Frequently Asked Questions
Can thyme really grow indoors year-round?
Yes. Thyme can live and produce indoors all year if it receives enough light, fast-draining soil, and conservative watering. Winter success usually depends on supplemental light.
How long does an indoor thyme plant live?
A healthy potted thyme plant can live several years. Productivity often declines as stems become woody, so many gardeners renew plants from cuttings every 2 to 3 years.
Does thyme need direct sunlight indoors?
Ideally, yes. Direct sun from a south-facing window is best. If that is not available, use a grow light long enough each day to compensate.
How often should I water thyme indoors?
Water only when the top 1 to 2 inches of soil are dry. The exact interval depends on pot size, light, season, and indoor temperature.
Why is my thyme plant turning woody?
Some woodiness is natural with age.
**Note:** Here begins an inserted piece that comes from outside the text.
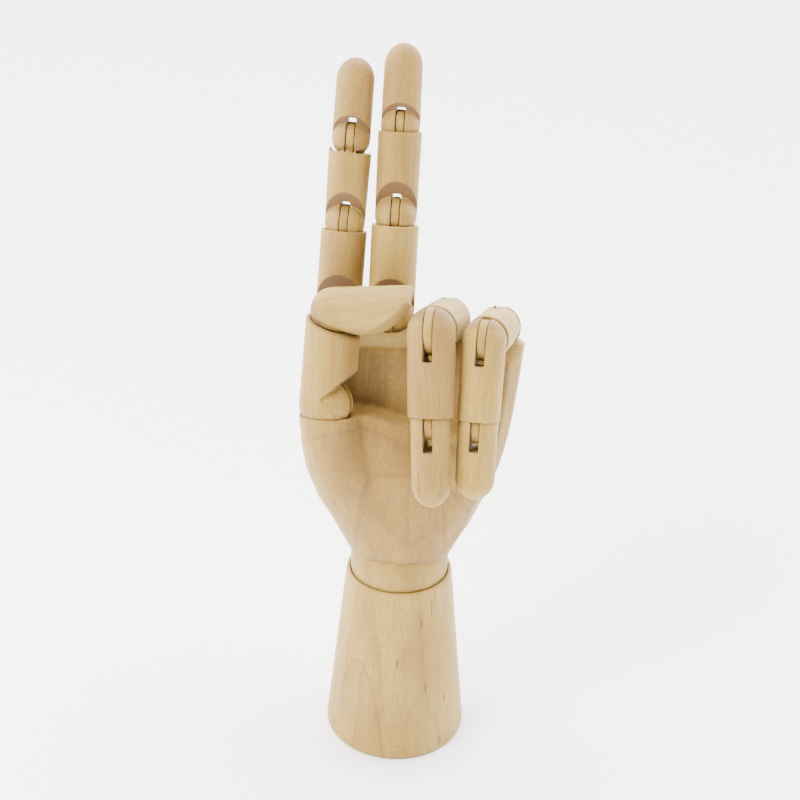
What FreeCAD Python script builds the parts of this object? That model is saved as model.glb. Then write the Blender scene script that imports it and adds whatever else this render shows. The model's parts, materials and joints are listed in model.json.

Inadequate pruning and older growth patterns increase it. Harvest regularly from green stems and replace very old plants when necessary.
Can I grow thyme indoors from grocery store stems?
Sometimes. Fresh, healthy stems may root if taken as cuttings, but success varies. A nursery plant or established cutting is usually more dependable.
Should I mist thyme?
No. Thyme does not need misting, and extra leaf moisture can encourage fungal issues, especially in low-light indoor conditions.
Is thyme good for a beginner indoor gardener?
Yes. Among herbs, thyme is one of the more forgiving choices, provided the plant gets strong light and is not overwatered.
Conclusion
To grow thyme indoors and keep it thriving all year long, think less about constant intervention and more about environmental accuracy. Give the plant intense light, porous soil, a modest container, and time to dry between waterings. Prune it regularly, fertilize lightly, and adjust care with the seasons. In those conditions, thyme becomes not merely survivable indoors but steady, aromatic, and genuinely useful in a kitchen herb garden.